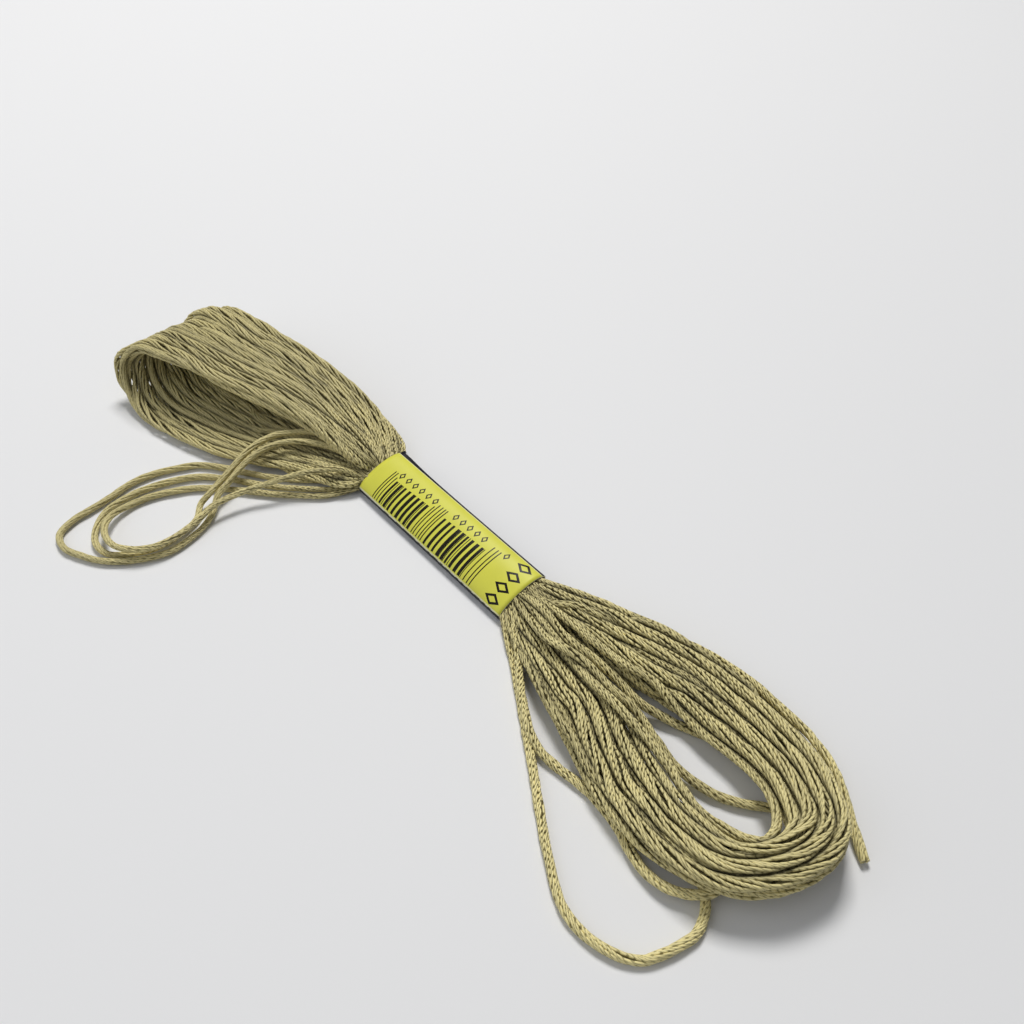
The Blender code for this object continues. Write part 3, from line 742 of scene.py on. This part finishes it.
# The turns settle: each keeps near its way, pushes its neighbours off and lies on the table
SETTLING_ROUNDS = 160
ROUNDS_PER_SEARCH = 12  # neighbours are looked for again after so many rounds
PUSH = 1.4  # a little more than what parts two threads
PULL_BACK = 0.995  # share of its drift that a node keeps in each round
ABOVE_TABLE = 0.05
HELD_EASE, FIXED_EASE = 0.12, 1e-4  # how readily held turns and slack threads give way
ways = np.concatenate(routes)
kind = np.concatenate(kinds)
ends = np.cumsum([len(route) for route in routes])
order = np.arange(len(ways))
previous = np.where(np.isin(order, [0, *ends[:-1]]), order, order - 1)
following = np.where(np.isin(order, ends - 1), order, order + 1)
turn_of = np.searchsorted(ends, order, side="right")

obstacles = np.concatenate([points[::4] for points in slack_lines.values()])
slack_girth = [
    girth_at(slack_lines[name][::4], route.girth, SLACK_AFTER)
    for name, route in SLACK_ROUTES.items()
]
girth = girth_at(ways, np.concatenate(girths))
size = np.concatenate([girth, *slack_girth]) * PACKED_DIAMETER
flat = np.zeros((len(size), 3))
flat[: len(ways)] = unit_rows(np.concatenate(flats))
flatness = np.zeros(len(size))
flatness[: len(ways)] = np.where(kind == FREE, 0.3, 0.4 + 0.6 * swell_at(ways))
wide = 1 + flatness * (FLAT_WIDTH - 1)
thin = 1 + flatness * (FLAT_DEPTH - 1)
lowest = (size * thin)[: len(ways)] / 2 + ABOVE_TABLE
held = np.array([number in held_turns for number in range(TURNS)])[turn_of]
ease = np.concatenate([np.where(held, HELD_EASE, 1.0), np.full(len(obstacles), FIXED_EASE)])
# Nodes of one turn have owner numbers that follow on, and those of two turns lie far apart
OWNER_STEP = 10000
OWN_NEIGHBOURS = 4
owner = np.concatenate([turn_of * OWNER_STEP + order, -np.ones(len(obstacles)) * OWNER_STEP])


def search_tree(points):
    tree = KDTree(len(points))
    for number, point in enumerate(points):
        tree.insert(point, number)
    tree.balance()
    return tree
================
▶ [The problem]:
Copy out all of the data exactly, leaving nothing out.

▶ [Answer to the exercise]:
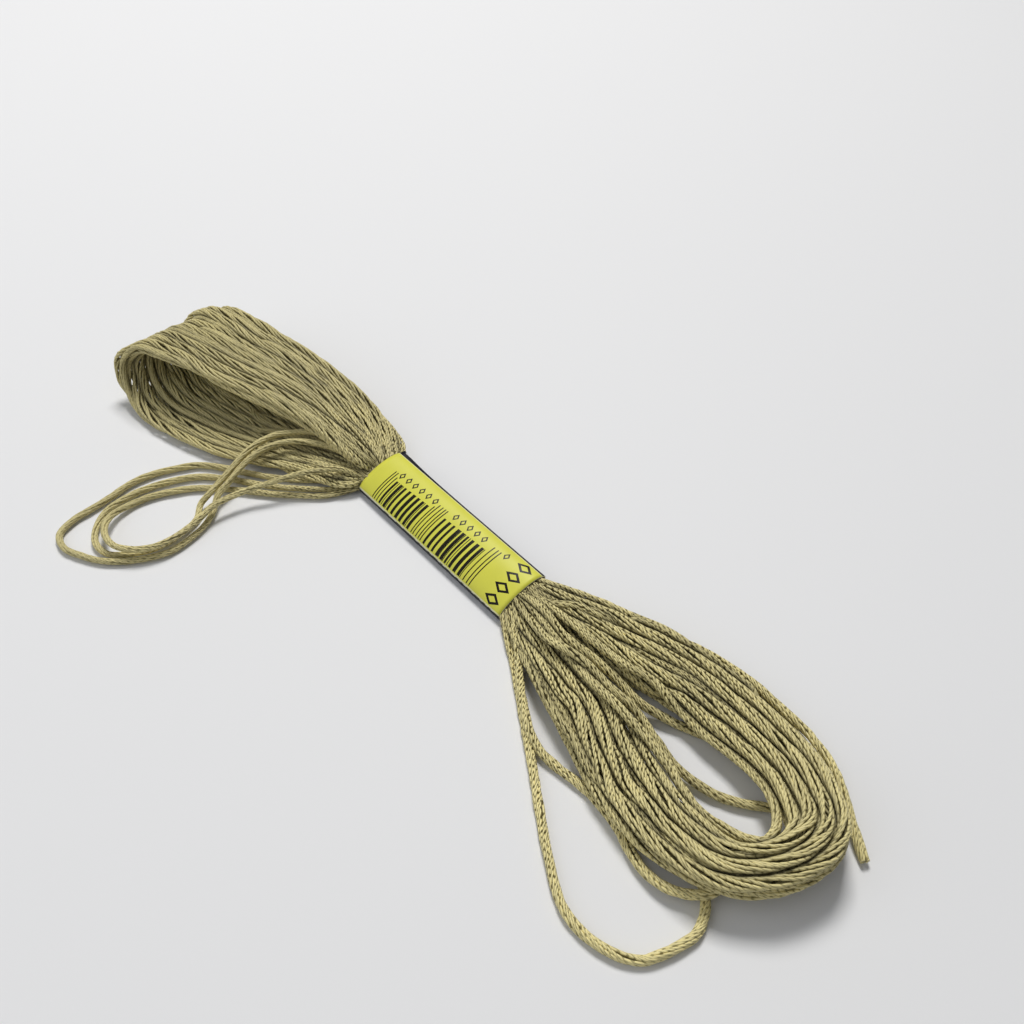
The Blender code for this object continues. Write part 3, from line 742 of scene.py on. This part finishes it.
# The turns settle: each keeps near its way, pushes its neighbours off and lies on the table
SETTLING_ROUNDS = 160
ROUNDS_PER_SEARCH = 12  # neighbours are looked for again after so many rounds
PUSH = 1.4  # a little more than what parts two threads
PULL_BACK = 0.995  # share of its drift that a node keeps in each round
ABOVE_TABLE = 0.05
HELD_EASE, FIXED_EASE = 0.12, 1e-4  # how readily held turns and slack threads give way
ways = np.concatenate(routes)
kind = np.concatenate(kinds)
ends = np.cumsum([len(route) for route in routes])
order = np.arange(len(ways))
previous = np.where(np.isin(order, [0, *ends[:-1]]), order, order - 1)
following = np.where(np.isin(order, ends - 1), order, order + 1)
turn_of = np.searchsorted(ends, order, side="right")

obstacles = np.concatenate([points[::4] for points in slack_lines.values()])
slack_girth = [
    girth_at(slack_lines[name][::4], route.girth, SLACK_AFTER)
    for name, route in SLACK_ROUTES.items()
]
girth = girth_at(ways, np.concatenate(girths))
size = np.concatenate([girth, *slack_girth]) * PACKED_DIAMETER
flat = np.zeros((len(size), 3))
flat[: len(ways)] = unit_rows(np.concatenate(flats))
flatness = np.zeros(len(size))
flatness[: len(ways)] = np.where(kind == FREE, 0.3, 0.4 + 0.6 * swell_at(ways))
wide = 1 + flatness * (FLAT_WIDTH - 1)
thin = 1 + flatness * (FLAT_DEPTH - 1)
lowest = (size * thin)[: len(ways)] / 2 + ABOVE_TABLE
held = np.array([number in held_turns for number in range(TURNS)])[turn_of]
ease = np.concatenate([np.where(held, HELD_EASE, 1.0), np.full(len(obstacles), FIXED_EASE)])
# Nodes of one turn have owner numbers that follow on, and those of two turns lie far apart
OWNER_STEP = 10000
OWN_NEIGHBOURS = 4
owner = np.concatenate([turn_of * OWNER_STEP + order, -np.ones(len(obstacles)) * OWNER_STEP])


def search_tree(points):
    tree = KDTree(len(points))
    for number, point in enumerate(points):
        tree.insert(point, number)
    tree.balance()
    return tree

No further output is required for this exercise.